Brian Stagoll
When I came to Balwyn High School (BHS) in 1958 the school was four years old. It was one of several suburban high schools hastily built in 1954 as the baby boom emerged. The school never had an official opening, and there were always building works going on. In 1960 Dick Hamer came to open the new Menzies Science block at the back of the school. There was more mud than a First World War battlefield, and the dignitaries never made it across.
Conditions were, if not primitive, then rough. The prefabs were cold and leaky in winter, sweltering in summer. There had been an old garbage dump down the hill and some days the wind would fan a rotten stench. There was no Assembly Hall, nowhere to go when it rained, no sports fields, no fence.

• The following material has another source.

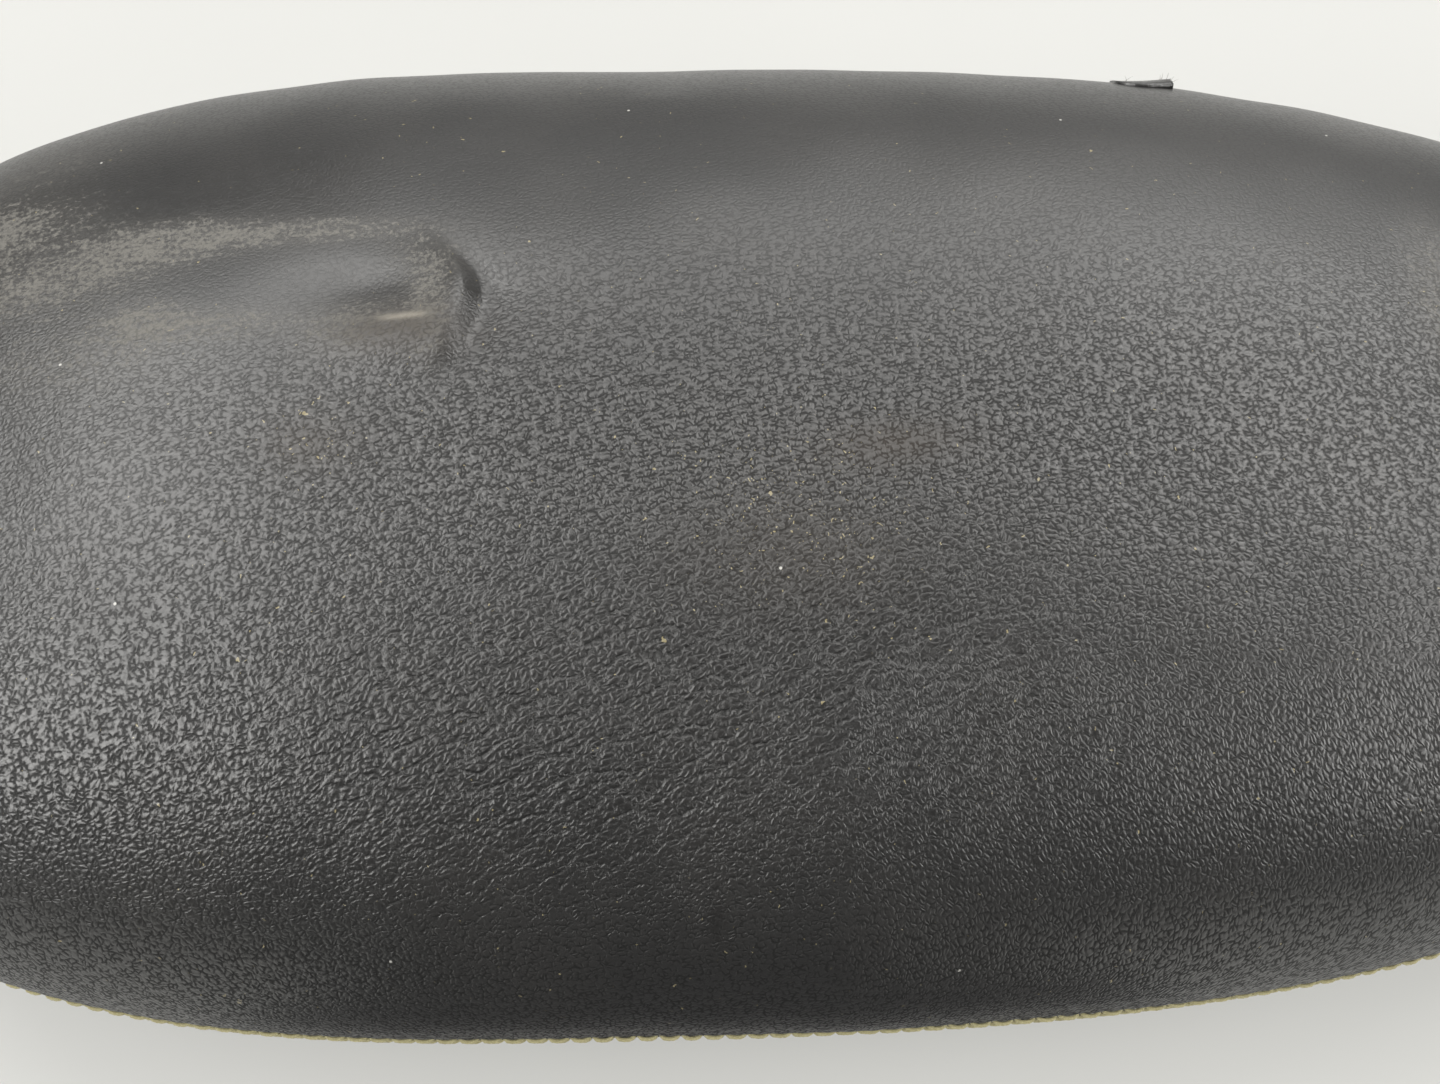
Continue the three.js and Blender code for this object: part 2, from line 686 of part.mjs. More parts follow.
// L-shaped leaf under the carriage's front end, with a rounded nose that enters a turntable notch.
function swivelSpring() {
  const [t, low] = [0.8, 4];
  const outline = [
    [NOSE_REACH, low],
    [NOSE_REACH + t, low],
    [NOSE_REACH + t, CARRIAGE_BOTTOM - t],
    [SPRING_SCREW_X + 4.5, CARRIAGE_BOTTOM - t],
    [SPRING_SCREW_X + 4.5, CARRIAGE_BOTTOM],
    [NOSE_REACH, CARRIAGE_BOTTOM],
  ];
  const leaf = sideProfile(outline, -4, 4);
  const nose = disc(NOSE_RADIUS, low + 0.4, TURNTABLE_TOP - 0.4, 20).translate(NOSE_REACH, 0, 0);
  const trim = block(NOSE_REACH + t / 2, NOSE_REACH + 5, -4, 4, 0, CARRIAGE_BOTTOM - t - 0.2);
  const rib = cut(nose, trim);
  const hole = disc(1.7, 0, CARRIAGE_BOTTOM + 1, 12).translate(SPRING_SCREW_X, 0, 0);
  return cut(join(leaf, rib), hole);
}

function springScrew() {
  const under = CARRIAGE_BOTTOM - 0.8;
  const head = [[0, under - 1.6], [1.9, under - 1.6], [2.8, under - 0.8], [2.8, under]];
  const shank = [[1.5, under], [1.5, 15], [0, 15]];
  const slot = block(-3, 3, -0.35, 0.35, under - 3, under - 0.9);
  return cut(turned([...head, ...shank], 16), slot);
}

function pivotBushing() {
  return washer(PIVOT_RADIUS + 0.1, BUSHING_OUTER, CARRIAGE_BOTTOM, NUT_POCKET_FLOOR);
}

addPart("slide_carriage", carriage(), nylon);
addPart("pivot_bushing", pivotBushing(), bronze);
addPart("slide_detent_leaf", slideLeaf(), springSteel);
addPart("slide_detent_rack", rack(), acetal);
addPart("swivel_detent_spring", swivelSpring(), springSteel);
addPart("spring_screw", springScrew(), zincSteel).position.set(SPRING_SCREW_X, 0, 0);

// ---------------------------------------------------------------- turntable, pivot and mounting plate

const BASE_SCREW_CIRCLE = 19;
const BASE_SCREW_ANGLES = [90, 210, 330];
const BASE_SCREW_RADIUS = 2;

function baseScrewPlaces() {
  return BASE_SCREW_ANGLES.map((degrees) => {
    const angle = THREE.MathUtils.degToRad(degrees);
    return [BASE_SCREW_CIRCLE * Math.cos(angle), BASE_SCREW_CIRCLE * Math.sin(angle)];
  });
}

function turntable() {
  const bore = 6;
  const body = washer(bore, TURNTABLE_RADIUS, PLATE_TOP, TURNTABLE_TOP, 60);
  const notches = [];
  for (let i = -SWIVEL_DETENTS_EACH_WAY; i <= SWIVEL_DETENTS_EACH_WAY; i++) {
    const notch = disc(NOSE_RADIUS + 0.3, PLATE_TOP - 1, TURNTABLE_TOP + 1, 20).translate(NOSE_REACH, 0, 0);
    notches.push(notch.rotateZ(THREE.MathUtils.degToRad(i * SWIVEL_STEP)));
  }
  const pilots = baseScrewPlaces().map(([x, y]) =>
    disc(BASE_SCREW_RADIUS + 0.2, PLATE_TOP - 1, 7.4, 14).translate(x, y, 0),
  );
  return cut(body, ...notches, ...pilots);
}

function mountingPlate() {
  const plate = roundedPlate(BASE_LENGTH, BASE_WIDTH, 8, 0, PLATE_TOP);
  const mountHoles = [-1, 1].flatMap((x) =>
    [-1, 1].map((y) =>
      disc(MOUNT_HOLE_RADIUS, -1, PLATE_TOP + 1, 20).translate(
        (x * MOUNT_SPACING_X) / 2,
        (y * MOUNT_SPACING_Y) / 2,
        0,
      ),
    ),
  );
  const pivotSink = turned([[0, -0.2], [8.7, -0.2], [5.3, PLATE_TOP + 0.2], [0, PLATE_TOP + 0.2]], 28);
  const sinkProfile = [[0, -0.2], [4.6, -0.2], [2.3, 2.4], [2.3, PLATE_TOP + 1], [0, PLATE_TOP + 1]];
  const screwSinks = baseScrewPlaces().map(([x, y]) => turned(sinkProfile, 16).translate(x, y, 0));
  return cut(plate, ...mountHoles, pivotSink, ...screwSinks);
}

// Countersunk shoulder bolt, its head flush with the plate's underside.
function pivotBolt() {
  const body = turned(
    [[0, 0.1], [8, 0.1], [PIVOT_RADIUS, 4.1], [PIVOT_RADIUS, 18.3], [PIVOT_RADIUS - 0.4, 18.7], [0, 18.7]],
    24,
  );
  return cut(body, disc(2.9, -1, 2.2, 6));
}

function baseScrew() {
  const body = turned([[0, 0.1], [4, 0.1], [BASE_SCREW_RADIUS, 2.1], [BASE_SCREW_RADIUS, 6.2], [0, 7.2]], 16);
  const along = block(-1.8, 1.8, -0.4, 0.4, -1, 1.2);
  const across = block(-0.4, 0.4, -1.8, 1.8, -1, 1.2);
  return cut(body, along, across);
}

// A shallow three-wave ring under the nut, which keeps a light drag on the swivel.
function waveWasher() {
  const [low, amplitude, t] = [NUT_POCKET_FLOOR + 0.45, 0.25, 0.4];
  const geometry = washer(PIVOT_RADIUS + 0.2, 8.5, low, low + t, 36);
  const position = geometry.attributes.position;
  for (let i = 0; i < position.count; i++) {
    const angle = Math.atan2(position.getY(i), position.getX(i));
    position.setZ(i, position.getZ(i) + amplitude * Math.cos(3 * angle));
  }
  return geometry;
}

function pivotNut() {
  const [bottom, top, acrossCorners] = [14.2, 18.2, 7.5];
  return cut(disc(acrossCorners, bottom, top, 6), disc(PIVOT_RADIUS + 0.15, bottom - 1, top + 1, 24));
}

addPart("mounting_plate", mountingPlate(), blackSteel);
addPart("turntable", turntable(), nylon);
addPart("thrust_washer", washer(6.4, 22, TURNTABLE_TOP, WASHER_TOP, 36), acetal);
addPart("pivot_bolt", pivotBolt(), zincSteel);
addPart("wave_washer", waveWasher(), springSteel);
addPart("pivot_nut", pivotNut(), zincSteel);
baseScrewPlaces().forEach(([x, y], i) => {
  addPart(`turntable_screw_${i + 1}`, baseScrew(), zincSteel).position.set(x, y, 0);
});

export default armrestPad;
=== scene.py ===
"""A worn black leather armrest pad on its slide-and-swivel adjuster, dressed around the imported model."""

import json
import math

import bpy
import numpy as np
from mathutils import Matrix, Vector


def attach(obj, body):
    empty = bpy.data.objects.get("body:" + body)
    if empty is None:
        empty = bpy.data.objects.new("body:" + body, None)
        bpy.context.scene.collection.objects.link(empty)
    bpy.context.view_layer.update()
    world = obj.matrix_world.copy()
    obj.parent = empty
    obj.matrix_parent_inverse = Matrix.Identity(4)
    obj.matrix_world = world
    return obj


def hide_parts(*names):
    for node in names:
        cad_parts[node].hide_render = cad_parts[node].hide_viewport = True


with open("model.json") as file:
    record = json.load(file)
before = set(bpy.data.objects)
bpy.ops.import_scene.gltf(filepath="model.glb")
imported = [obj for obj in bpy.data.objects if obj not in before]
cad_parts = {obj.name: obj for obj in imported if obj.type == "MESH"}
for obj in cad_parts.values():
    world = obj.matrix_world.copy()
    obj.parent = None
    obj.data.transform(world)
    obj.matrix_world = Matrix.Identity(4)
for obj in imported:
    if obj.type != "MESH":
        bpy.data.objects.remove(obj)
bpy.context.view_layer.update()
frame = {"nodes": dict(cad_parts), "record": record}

# ------------------------------------------------------------------ driving dimensions
# Shapes are worked out in millimetres and scaled to metres when their meshes are made.

MM = 0.001
PAD_LENGTH = 252
HALF_WIDTH = 64
REAR_REACH = 103
FRONT_REACH = PAD_LENGTH - REAR_REACH
WIDEST_X = REAR_REACH - PAD_LENGTH / 2
PLAN_POWER = 2.7
CROWN_SIDE_POWER = 2.55
CROWN_TOP_POWER = 2.2
CROWN_TOP = 70
WIDEST_HEIGHT = 36
SEAM_HEIGHT = 28
SEAM_TUCK = 1.6
BAND_BOTTOM = 22.5
COVER_THICKNESS = 1.5
COVER_GAP = 0.3
COMFORT_THICKNESS = 10
BOARD_INSET = 7

STITCH_COUNT = 258
STITCH_ROW_OFFSET = 1.7
THREAD_RADIUS = 0.24
SIDES_PER_STITCH = 2
AROUND = STITCH_COUNT * SIDES_PER_STITCH


# ------------------------------------------------------------------ the pad's form


def plan(angle, inset):
    """Points of the egg-shaped plan at these angles, drawn in by inset."""
    c = np.cos(angle)
    s = np.sin(angle)
    reach = np.where(c > 0, FRONT_REACH, REAR_REACH) - inset
    scale = (np.abs(c) ** PLAN_POWER + np.abs(s) ** PLAN_POWER) ** (-1 / PLAN_POWER)
    return WIDEST_X + reach * c * scale, (HALF_WIDTH - inset) * s * scale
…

Post- War North Balwyn was a rising suburb and many of the immediate locals went to private schools. BHS students often came from outlying areas, including rural Doncaster. There were Legacy boys from the Burke Rd. hostel, Colombo Plan boys from S.E.Asia (the first Chinese I ever met ), Jewish students from East Kew whose mothers had tattoos on their arms. The strongest networks were centred around the youth groups connected to local protestant churches. They always seemed to have the best social life.
The teachers were a mixed lot (as you would expect). Some, coming into teaching after the war, were wise, experienced and dedicated. But there was a general shortage of teachers and often not enough people who were really qualified had positions. There were also a few thugs, gropers and incompetents. There didn’t seem to be any kind of appraisal process or complaints mechanisms. You mustn’t complain, just be satisfied with what you got.
The House system generated loyalties and contacts across the school, but mainly the years and sexes were segregated. No going into the girls areas! There was little room for deviance. One senior teacher would rail at the Boy’s Assembly about the “3 percent”and their bad influence. When one creative student produced an underground broadsheet “The Voice of the 3 Percent” it was seen as seditious and an Inquisition followed. It was an innocent time: no drugs, banal pop music and no sex.
Phillip Larkin wrote in a poem
“Sexual intercourse began in 1963
Which was rather late for me
Between the end of the ‘Chatterley’ ban
And the Beatles first LP”
That was still to come
The curriculum was basic, with limited subject choices, I was streamed into Science after fourth form never to formally study History or Literature again. I studied French for 5 years but could never find a word when I eventually got to Paris. There was no music education, and only the girls had the chance to acquire keyboard skills. Sporting prowess was held in the highest regard, but organised programs were sparse.
I still feel regrets about all of this and can’t say I had a first class education
But neither was I deprived of the skills necessary to go further. The school had not yet developed a sense of identity or a tradition of excellence. It was neither elite nor disadvantaged, neither particularly tough nor repressive. It was a middle range school in middle Australia, embodying bland Eastern Suburbs conformism, genteel philistinism and White Australia.
But as we have contacted classmates about the reunion I have discovered that many of us contributed to the changes in Australia in the post Vietnam era. So something must have been there.
My mother worked as Secretary to the Principal for many years until the late 1970’s and I’ve always been pleased to follow the progress of the school.. Nowadays when I mention I went to Balwyn High School approving eyebrows are raised. I can’t say I’m not happy to grab onto the coat tails of what Balwyn High School has become.